→ **Exercise description**:
Copy out all of the material exactly as presented.

* BEGIN *

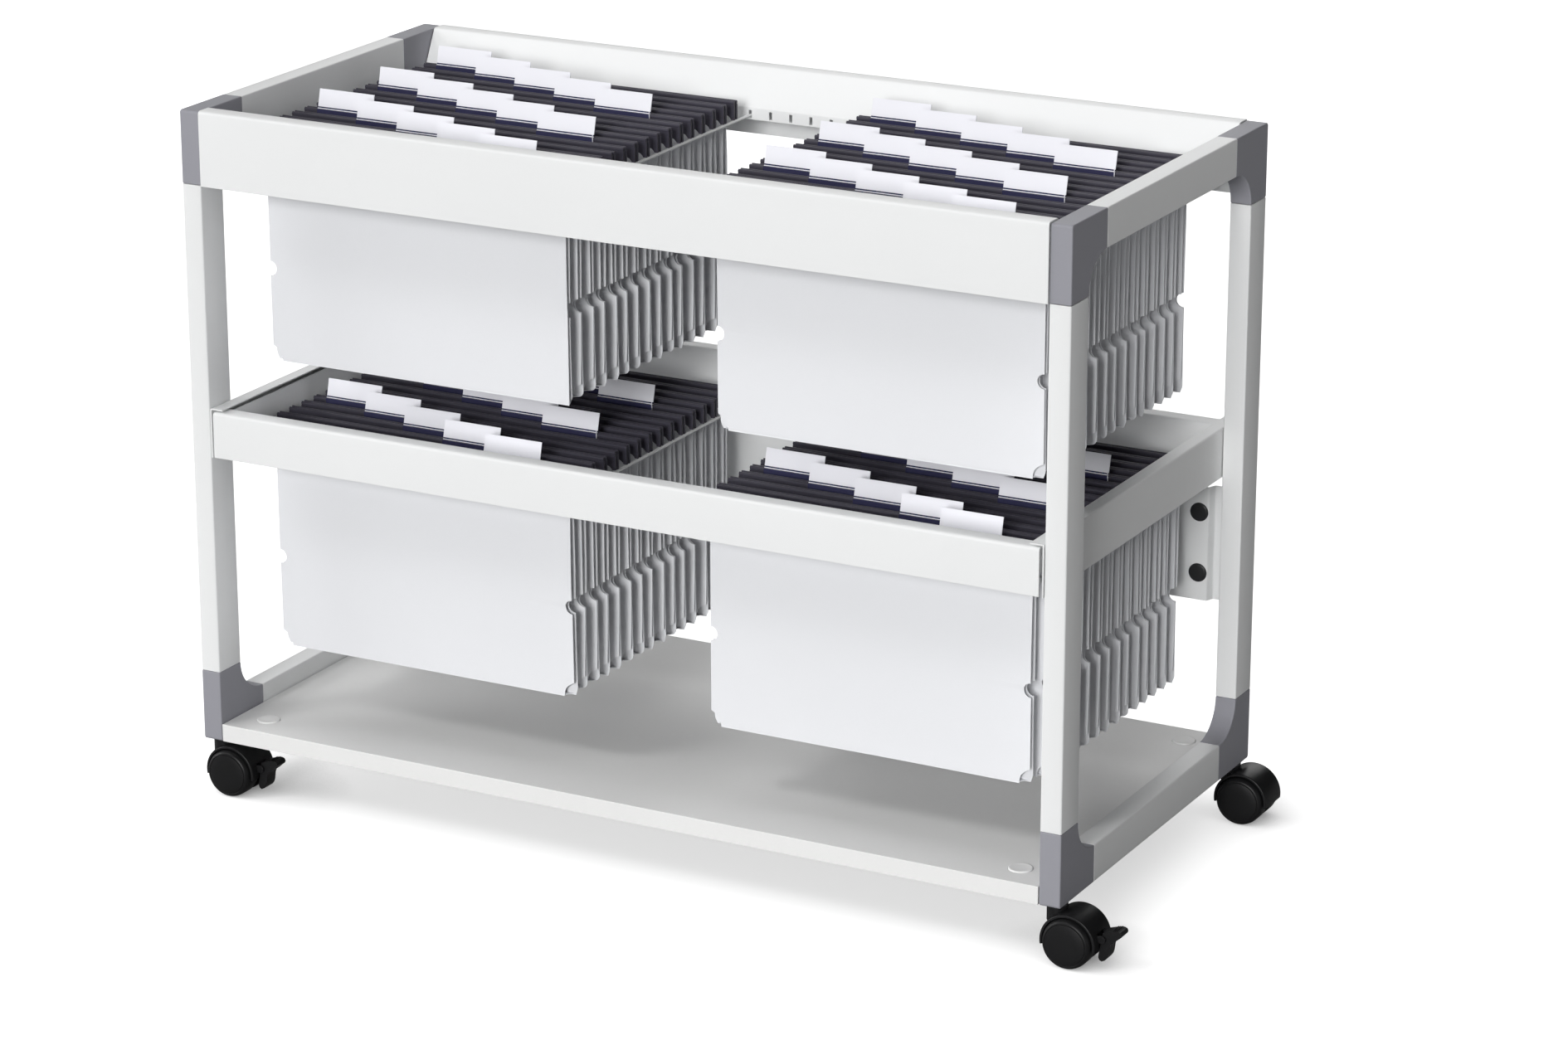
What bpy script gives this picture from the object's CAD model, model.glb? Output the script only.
import math
import random

import bmesh
import bpy
from bpy.props import FloatProperty, FloatVectorProperty, PointerProperty
from mathutils import Matrix, Vector


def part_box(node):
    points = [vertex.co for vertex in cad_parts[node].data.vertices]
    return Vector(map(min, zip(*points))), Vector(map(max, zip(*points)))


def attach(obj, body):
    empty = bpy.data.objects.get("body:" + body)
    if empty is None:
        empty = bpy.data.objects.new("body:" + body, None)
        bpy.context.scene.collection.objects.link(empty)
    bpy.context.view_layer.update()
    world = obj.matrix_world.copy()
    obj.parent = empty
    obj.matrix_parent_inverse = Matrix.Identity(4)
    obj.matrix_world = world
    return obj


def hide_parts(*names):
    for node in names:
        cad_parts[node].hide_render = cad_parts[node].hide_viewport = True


bl_info = {
    "name": "Filing trolley dressing",
    "version": (1, 0, 0),
    "blender": (4, 5, 0),
    "location": "3D View > Sidebar > Trolley",
    "description": "Builds the fine pieces and finishes of a two-tier filing trolley",
    "category": "Object",
}

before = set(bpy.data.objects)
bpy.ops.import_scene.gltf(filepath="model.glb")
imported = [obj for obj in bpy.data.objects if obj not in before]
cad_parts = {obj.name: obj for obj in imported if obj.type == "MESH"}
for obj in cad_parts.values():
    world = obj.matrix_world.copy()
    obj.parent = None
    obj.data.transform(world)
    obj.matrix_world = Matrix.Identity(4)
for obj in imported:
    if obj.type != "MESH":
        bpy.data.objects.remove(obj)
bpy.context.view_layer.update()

# Lengths are written in millimetres and turned into metres by this.
MM = 0.001

CORNERS = ("front_left", "front_right", "rear_left", "rear_right")
SIDES = ("left", "right")
ENDS = ("front", "rear")
TIERS = ("upper", "lower")
BAYS = tuple(f"{tier}_{side}" for tier in TIERS for side in SIDES)

COAT, BOARD, NYLON = "frame powder coat", "faced board", "castor nylon"
RAIL, LABEL, HOLDER = "hanging rail", "label paper", "label holder"

# Edges that turn by more than so many degrees look sharp.
CRISP, FIRM, SOFT, ROUND = 30, 35, 40, 50

# The least that a corner of an offset line is sharpened, and the share of a run a bend may take.
LEAST_TURN = 0.3
BEND_SHARE = 0.49


def mm(*lengths):
    """Lengths in millimetres as metres."""
    return tuple(length * MM for length in lengths)


def linear(red, green, blue):
    """Screen values from 0 to 255 as linear light."""
    shares = (value / 255 for value in (red, green, blue))
    return tuple(s / 12.92 if s <= 0.04045 else ((s + 0.055) / 1.055) ** 2.4 for s in shares)


def colour_prop(name, description, red, green, blue):
    """A colour setting, given as it looks on a screen from 0 to 255."""
    return FloatVectorProperty(name=name, description=description, subtype="COLOR", size=3,
                               min=0, max=1, default=linear(red, green, blue))


def length_prop(name, description, millimetres):
    return FloatProperty(name=name, description=description, unit="LENGTH", subtype="DISTANCE",
                         min=0, default=millimetres * MM, precision=4)


def light_prop(name, description, strength):
    return FloatProperty(name=name, description=description, default=strength, min=0)


class TrolleyFrameSettings(bpy.types.PropertyGroup):
    """Sizes and colours of the frame, the sheet parts and the board"""
    coat: colour_prop("Coat", "Powder coat of tubes and sheet", 236, 237, 237)
    corner: colour_prop("Corner plastic", "Moulded corner pieces", 152, 152, 159)
    board: colour_prop("Board", "Faced base board", 234, 234, 233)
    plate: colour_prop("Plate", "Blank plate on the front panel", 176, 178, 182)
    black_cap: colour_prop("Black cap", "Round caps on the rear brace", 30, 30, 32)
    tube_round: length_prop("Tube edge radius", "Rounding of the tube's long edges", 1.6)
    bend_round: length_prop("Bend radius", "Outer radius of the bends in the sheet", 2.2)
    corner_round: length_prop("Corner piece radius", "Rounding of the moulded edges", 1.3)


class TrolleyFileSettings(bpy.types.PropertyGroup):
    """Sizes and colours of the hanging files"""
    card: colour_prop("File board", "Pale grey file board", 232, 233, 236)
    rail: colour_prop("Rail", "Black hanging rails", 66, 64, 74)
    label: colour_prop("Label", "White paper label", 244, 244, 250)
    holder: colour_prop("Label holder", "Tinted foot of the label holder", 58, 58, 86)
    card_thick: length_prop("Board thickness", "Thickness of the file board", 0.7)
    sway: length_prop("Sway", "How far a file body swings out of line", 1.6)


class TrolleyCastorSettings(bpy.types.PropertyGroup):
    """Colours of the castors"""
    nylon: colour_prop("Nylon", "Black nylon of housings and pedals", 27, 27, 28)
    tread: colour_prop("Tread", "Black wheels", 23, 23, 24)
    steel: colour_prop("Steel", "Castor stems", 176, 177, 180)


class TrolleyStageSettings(bpy.types.PropertyGroup):
    """Light and backdrop"""
    key: light_prop("Key light", "Strength of the light in front", 2.18)
    side: light_prop("Side light", "Strength of the light from the left", 1.5)
    fill: light_prop("Fill light", "Strength of the light from the right", 0.32)
    back: light_prop("Back light", "Strength of the light from behind", 0.7)
    high: light_prop("High light", "Strength of the light from the upper left", 0.5)
    top: light_prop("Top light", "Power of the softbox above", 2.2)
    sky: light_prop("Room light", "Strength of the even light", 0.02)
    floor: colour_prop("Floor", "Pale studio floor", 170, 170, 170)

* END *

→ **Answer in full**:
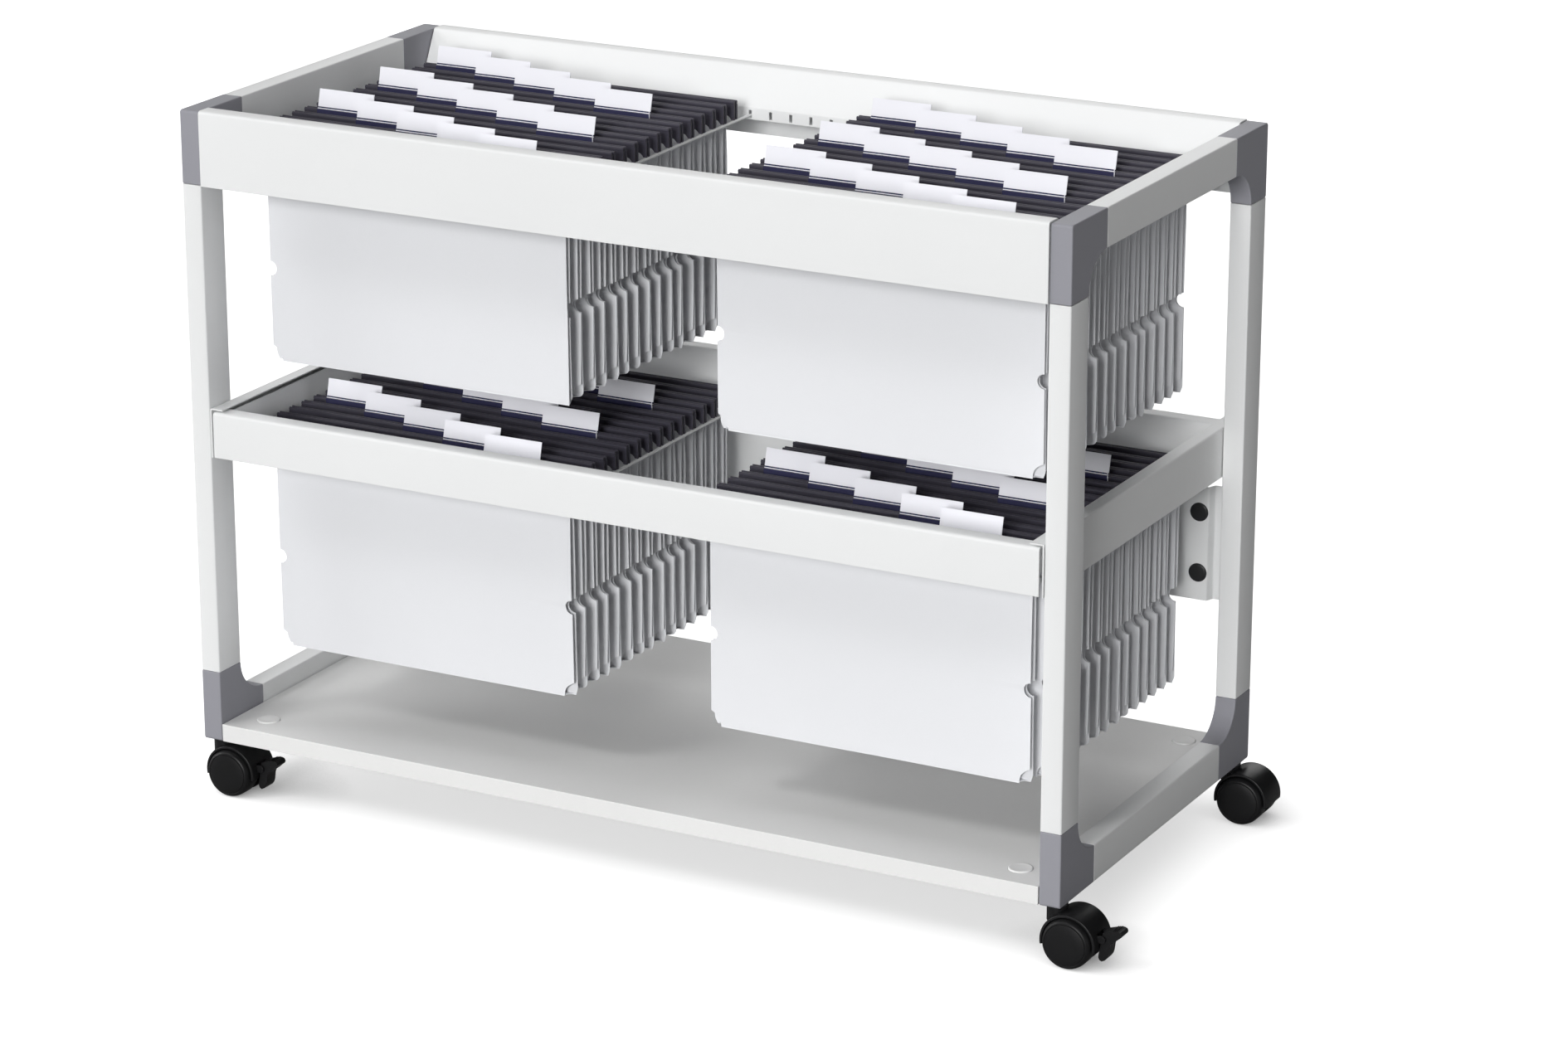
What bpy script gives this picture from the object's CAD model, model.glb? Output the script only.
import math
import random

import bmesh
import bpy
from bpy.props import FloatProperty, FloatVectorProperty, PointerProperty
from mathutils import Matrix, Vector


def part_box(node):
    points = [vertex.co for vertex in cad_parts[node].data.vertices]
    return Vector(map(min, zip(*points))), Vector(map(max, zip(*points)))


def attach(obj, body):
    empty = bpy.data.objects.get("body:" + body)
    if empty is None:
        empty = bpy.data.objects.new("body:" + body, None)
        bpy.context.scene.collection.objects.link(empty)
    bpy.context.view_layer.update()
    world = obj.matrix_world.copy()
    obj.parent = empty
    obj.matrix_parent_inverse = Matrix.Identity(4)
    obj.matrix_world = world
    return obj


def hide_parts(*names):
    for node in names:
        cad_parts[node].hide_render = cad_parts[node].hide_viewport = True


bl_info = {
    "name": "Filing trolley dressing",
    "version": (1, 0, 0),
    "blender": (4, 5, 0),
    "location": "3D View > Sidebar > Trolley",
    "description": "Builds the fine pieces and finishes of a two-tier filing trolley",
    "category": "Object",
}

before = set(bpy.data.objects)
bpy.ops.import_scene.gltf(filepath="model.glb")
imported = [obj for obj in bpy.data.objects if obj not in before]
cad_parts = {obj.name: obj for obj in imported if obj.type == "MESH"}
for obj in cad_parts.values():
    world = obj.matrix_world.copy()
    obj.parent = None
    obj.data.transform(world)
    obj.matrix_world = Matrix.Identity(4)
for obj in imported:
    if obj.type != "MESH":
        bpy.data.objects.remove(obj)
bpy.context.view_layer.update()

# Lengths are written in millimetres and turned into metres by this.
MM = 0.001

CORNERS = ("front_left", "front_right", "rear_left", "rear_right")
SIDES = ("left", "right")
ENDS = ("front", "rear")
TIERS = ("upper", "lower")
BAYS = tuple(f"{tier}_{side}" for tier in TIERS for side in SIDES)

COAT, BOARD, NYLON = "frame powder coat", "faced board", "castor nylon"
RAIL, LABEL, HOLDER = "hanging rail", "label paper", "label holder"

# Edges that turn by more than so many degrees look sharp.
CRISP, FIRM, SOFT, ROUND = 30, 35, 40, 50

# The least that a corner of an offset line is sharpened, and the share of a run a bend may take.
LEAST_TURN = 0.3
BEND_SHARE = 0.49


def mm(*lengths):
    """Lengths in millimetres as metres."""
    return tuple(length * MM for length in lengths)


def linear(red, green, blue):
    """Screen values from 0 to 255 as linear light."""
    shares = (value / 255 for value in (red, green, blue))
    return tuple(s / 12.92 if s <= 0.04045 else ((s + 0.055) / 1.055) ** 2.4 for s in shares)


def colour_prop(name, description, red, green, blue):
    """A colour setting, given as it looks on a screen from 0 to 255."""
    return FloatVectorProperty(name=name, description=description, subtype="COLOR", size=3,
                               min=0, max=1, default=linear(red, green, blue))


def length_prop(name, description, millimetres):
    return FloatProperty(name=name, description=description, unit="LENGTH", subtype="DISTANCE",
                         min=0, default=millimetres * MM, precision=4)


def light_prop(name, description, strength):
    return FloatProperty(name=name, description=description, default=strength, min=0)


class TrolleyFrameSettings(bpy.types.PropertyGroup):
    """Sizes and colours of the frame, the sheet parts and the board"""
    coat: colour_prop("Coat", "Powder coat of tubes and sheet", 236, 237, 237)
    corner: colour_prop("Corner plastic", "Moulded corner pieces", 152, 152, 159)
    board: colour_prop("Board", "Faced base board", 234, 234, 233)
    plate: colour_prop("Plate", "Blank plate on the front panel", 176, 178, 182)
    black_cap: colour_prop("Black cap", "Round caps on the rear brace", 30, 30, 32)
    tube_round: length_prop("Tube edge radius", "Rounding of the tube's long edges", 1.6)
    bend_round: length_prop("Bend radius", "Outer radius of the bends in the sheet", 2.2)
    corner_round: length_prop("Corner piece radius", "Rounding of the moulded edges", 1.3)


class TrolleyFileSettings(bpy.types.PropertyGroup):
    """Sizes and colours of the hanging files"""
    card: colour_prop("File board", "Pale grey file board", 232, 233, 236)
    rail: colour_prop("Rail", "Black hanging rails", 66, 64, 74)
    label: colour_prop("Label", "White paper label", 244, 244, 250)
    holder: colour_prop("Label holder", "Tinted foot of the label holder", 58, 58, 86)
    card_thick: length_prop("Board thickness", "Thickness of the file board", 0.7)
    sway: length_prop("Sway", "How far a file body swings out of line", 1.6)


class TrolleyCastorSettings(bpy.types.PropertyGroup):
    """Colours of the castors"""
    nylon: colour_prop("Nylon", "Black nylon of housings and pedals", 27, 27, 28)
    tread: colour_prop("Tread", "Black wheels", 23, 23, 24)
    steel: colour_prop("Steel", "Castor stems", 176, 177, 180)


class TrolleyStageSettings(bpy.types.PropertyGroup):
    """Light and backdrop"""
    key: light_prop("Key light", "Strength of the light in front", 2.18)
    side: light_prop("Side light", "Strength of the light from the left", 1.5)
    fill: light_prop("Fill light", "Strength of the light from the right", 0.32)
    back: light_prop("Back light", "Strength of the light from behind", 0.7)
    high: light_prop("High light", "Strength of the light from the upper left", 0.5)
    top: light_prop("Top light", "Power of the softbox above", 2.2)
    sky: light_prop("Room light", "Strength of the even light", 0.02)
    floor: colour_prop("Floor", "Pale studio floor", 170, 170, 170)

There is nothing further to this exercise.